80. “I am bipolar, and I am proud. And that is why I wanted to write a book. To shine a light on mental illness, to be vulnerable about the days I let it take control and paid dearly for it, and to tell anyone fighting a similar battle: You are not alone. You are not broken.”
— AJ Lee

81. “My recovery from manic depression has been an evolution, not a sudden miracle.”
— Patty Duke

82. “When under the strain of bipolar’s strongest symptoms, we certainly can make selfish decisions, but that doesn’t make us selfish people. In fact, because we have struggled and known such depths of darkness, our compassion runs deeper.”
— Lyss Trayers

83. “Life is like a piano; the white keys represent happiness and the black show sadness.
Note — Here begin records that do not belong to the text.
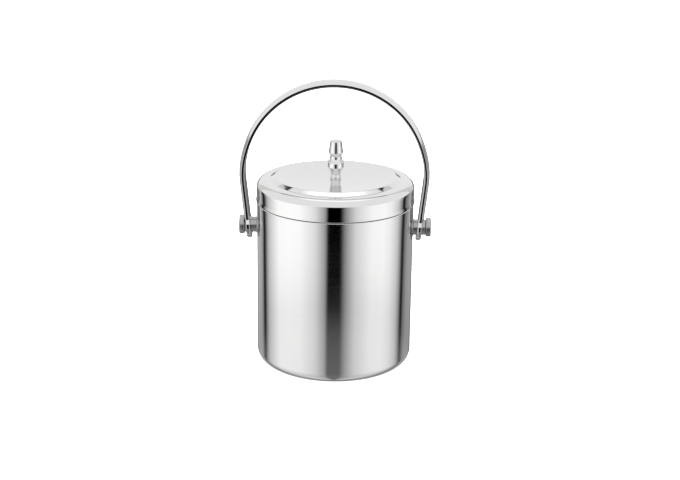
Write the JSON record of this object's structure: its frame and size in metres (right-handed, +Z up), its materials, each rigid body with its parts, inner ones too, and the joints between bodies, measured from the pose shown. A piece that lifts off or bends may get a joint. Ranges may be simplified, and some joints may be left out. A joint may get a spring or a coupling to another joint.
{
  "type": "ice bucket",
  "caption": "Double-wall steel ice bucket with a lift-off cap lid, a turned finial knob and a strap bail that swings on side pivots.",
  "frame": {"origin": "centre of the standing ring's flat underside, in the middle of the bucket", "axes": "+Z up along the bucket's axis, +X along the bail's pivots to the right-hand pivot, -Y towards the viewer"},
  "size_m": [0.1592, 0.131, 0.2385],
  "materials": {
    "satin_steel": "fine circumferential satin",
    "liner_steel": "bright drawn satin",
    "polished_steel": "mirror polish",
    "dull_steel": "plain machined",
    "silicone": "matte translucent white"
  },
  "bodies": {
    "bucket": {"outer_shell": "satin_steel", "base_disc": "satin_steel", "inner_liner": "liner_steel", "left_pivot_sleeve": "polished_steel", "left_pivot_bolt": "polished_steel", "left_pivot_nut": "dull_steel", "left_backing_plate": "dull_steel", "right_pivot_sleeve": "polished_steel", "right_pivot_bolt": "polished_steel", "right_pivot_nut": "dull_steel", "right_backing_plate": "dull_steel"},
    "lid": {"lid_cap": "polished_steel", "lid_seal": "silicone", "knob": "polished_steel", "knob_washer": "silicone", "knob_screw": "dull_steel"},
    "bail": {"bail": "polished_steel"}
  },
  "joints": [
    {"name": "lid_lift", "type": "slide", "parent": "bucket", "child": "lid", "axis": [0, 0, 1], "range_m": [0, 0.034]},
    {"name": "bail_swing", "type": "hinge", "parent": "bucket", "child": "bail", "pos_m": [0, 0, 0.1152], "axis": [1, 0, 0], "range_deg": [-141.5, 141.5]}
  ]
}
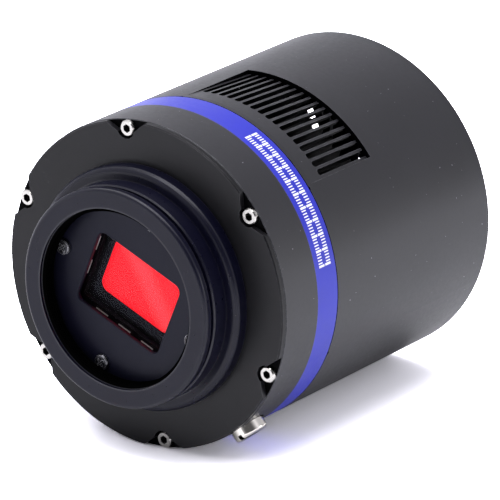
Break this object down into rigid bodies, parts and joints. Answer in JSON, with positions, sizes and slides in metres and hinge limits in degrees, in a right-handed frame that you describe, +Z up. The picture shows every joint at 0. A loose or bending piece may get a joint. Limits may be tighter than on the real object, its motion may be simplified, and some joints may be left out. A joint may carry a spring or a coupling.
{
  "type": "cooled astronomy camera",
  "caption": "Cylindrical cooled camera for a telescope: threaded front adapter over a windowed sensor, vented barrel with a blue band, and a rear fan grille with sockets.",
  "frame": {"origin": "centre of the front face of the telescope adapter ring, on the optical axis", "axes": "+Y runs back along the optical axis towards the fan grille, so the sensor faces -Y; +Z is up with the camera lying on its side, where the long side of the sensor is turned 22.2 degrees clockwise from +X seen from the front; +X is to the right seen from the front"},
  "size_m": [0.09, 0.108, 0.09],
  "materials": {
    "black_aluminium": "black anodised",
    "black_plastic": "moulded",
    "blue_anodised": "satin blue anodised",
    "blue_plastic": "moulded",
    "board_black": "solder mask",
    "board_green": "solder mask",
    "brass_part": "machined",
    "capacitor": "canned",
    "ceramic_black": "fired ceramic",
    "chip_black": "moulded",
    "copper": "machined",
    "epoxy": "cast",
    "flex_amber": "film",
    "front_anodised": "matte black anodised",
    "glass_clear": "coated",
    "gold": "plated",
    "led_green": "diffused",
    "magnet": "sintered",
    "nickel": "polished",
    "pellet": "cast",
    "rubber": "moulded",
    "sensor_red": "glossy",
    "silicon": "polished",
    "stainless": "bright",
    "tube_anodised": "matte charcoal anodised",
    "white_ceramic": "fired ceramic",
    "white_ink": "printed",
    "wire_red": "extruded"
  },
  "bodies": {
    "camera": {"adapter_ring": "front_anodised", "front_plate": "front_anodised", "housing_screws": "stainless", "window_plate": "front_anodised", "window_screws": "stainless", "window_gasket": "rubber", "window_glass": "glass_clear", "sensor_package": "ceramic_black", "bond_pads": "gold", "sensor_die": "silicon", "image_area": "sensor_red", "sensor_mask": "black_plastic", "sensor_cover_glass": "glass_clear", "sensor_socket": "black_plastic", "sensor_pins": "gold", "sensor_board": "board_green", "sensor_board_screws": "stainless", "sensor_chips": "chip_black", "flex_connector": "black_plastic", "front_housing": "tube_anodised", "chamber_seal": "rubber", "cold_finger": "copper", "tec_ceramics": "white_ceramic", "tec_pellets": "pellet", "heat_sink": "black_aluminium", "feedthrough": "epoxy", "flex_cable": "flex_amber", "tec_leads": "wire_red", "blue_band": "blue_anodised", "band_ticks": "white_ink", "rear_tube": "tube_anodised", "rear_plate": "front_anodised", "rear_plate_screws": "stainless", "pillar_screws": "stainless", "fan_screws": "stainless", "board_pillars": "brass_part", "board_screws": "stainless", "io_board": "board_black", "io_chips": "chip_black", "capacitors": "capacitor", "usb_shell": "nickel", "usb_tongue": "blue_plastic", "power_jack": "black_plastic", "power_pin": "nickel", "hub_shells": "nickel", "hub_tongues": "black_plastic", "status_led": "led_green", "fan_frame": "black_plastic", "fan_bearing": "brass_part", "fan_stator": "copper"},
    "plug_carrier": {"plug_seal": "rubber"},
    "plug": {"port_plug": "nickel"},
    "rotor": {"fan_rotor": "black_plastic", "fan_magnet": "magnet", "fan_shaft": "stainless"}
  },
  "joints": [
    {"name": "fan_spin", "type": "hinge", "parent": "camera", "child": "rotor", "pos_m": [0, 0.0985, 0], "axis": [0, 1, 0], "continuous": true},
    {"name": "plug_lift", "type": "slide", "parent": "camera", "child": "plug_carrier", "axis": [0.6401, 0, -0.7683], "range_m": [0, 0.00675]},
    {"name": "plug_turn", "type": "hinge", "parent": "plug_carrier", "child": "plug", "pos_m": [0.02881, 0.0194, -0.03457], "axis": [0.6401, 0, -0.7683], "range_deg": [0, 3240]}
  ],
  "couplings": [
    {"joint": "plug_turn", "follows": "plug_lift", "rad_per_m": 8377.6}
  ]
}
But as you go through life’s journey, remember that the black keys also create music.”
— Ehssan

84. “Emotions, moods, impulses, ebb and flow with the tide of my life. Tidal waves, at times, in a bipolar mind.”
― H.G.

85. “Worrying is carrying tomorrow’s load with today’s strength-carrying two days at once. Worrying doesn’t empty tomorrow of its sorrow, it empties today of its strength.”
— Corrie Ten Boom

86. “Don’t let your mind bully your body into believing it must carry the burden of its worries.”
— Astrid Alauda

87. “What does your anxiety do? It does not empty tomorrow of its sorrow, but it empties today of its strength. It does not make you escape the evil; it makes you unfit to cope with it if it comes.”
― Raymond L. Cramer

88. “If you want to conquer the anxiety of life, live in the moment, live in the breath.”
— Amit Ray

89. “Good humor is a tonic for mind and body. It is the best antidote for anxiety and depression. It is a business asset. It attracts and keeps friends. It lightens human burdens. It is the direct route to serenity and contentment.”
— Grenville Kleiser

90. “Nothing diminishes anxiety faster than action.”
— Walter Anderson

91. “No amount of anxiety can change the future. No amount of regret can change the past.”
— Karen Salmansohn

92. “Anxiety is a thin stream of fear trickling through the mind. If encouraged, it cuts a channel into which all other thoughts are drained.”
— Arthur Somers Roche

93. “Feelings come and go like clouds in a windy sky. Conscious breathing is my anchor.”
— Thich Nhat Hanh

94. “My anxiety doesn’t come from thinking about the future but from wanting to control it.”
— Hugh Prather

95. “[Slow breathing] is like an anchor in the midst of an emotional storm: the anchor won’t make the storm goes away, but it will hold you steady until it passes.
— Russ Harris

96. “Anxiety does not empty tomorrow of its sorrows, but only empties today of its strength.”
— Charles Spurgeon

97. “Self-compassion is simply giving the same kindness to ourselves that we would give to others.”
— Christopher Germer

98. “The best thing you could do is master the chaos in you. You are not thrown into the fire, you are the fire.”
— Mama Indigo

99. “Until you make the unconscious conscious, it will direct your life and you will call it fate.”
— Carl Jung

100. “Start listening to the way you talk to yourself. These interactions will tell you how well you know yourself, how much you respect yourself, and what boundaries you are lacking.”
— Sara Kuburic

101. “By taking care of myself I have so much more to offer the world than I do when I am running on empty.”
— Ali Washington

102. “As you reflect back on the previous weeks, months or year, look for moments you can celebrate too. There will be some, even if you have to look a little harder.”
— Emily Coxhead

103. “When I don’t pay attention to my feelings, I tend to put up with situations and people longer than I should.”
— Allyson Dinneen

104. “The gentlest reminder: You might not need to read another self-help book, attend another training, or bookmark another Instagram post as much as you need to listen to, trust, and practice what you already know. What if the answer you’re looking for is actually within you already?”
— Lisa Olivera

105. “Deep breathing is our nervous system’s love language.”
— Dr. Lauren Fogel Mersy

106. “Don’t believe everything you think.”
— Unknown

107. “You don’t have to control your thoughts. You just have to stop letting them control you.”
— Dan Millman

108. “That was the crux. You. Only you could work on you. Nobody could force you, and if you weren’t ready, then you weren’t ready, and no amount of open-armed encouragement was going to change that.”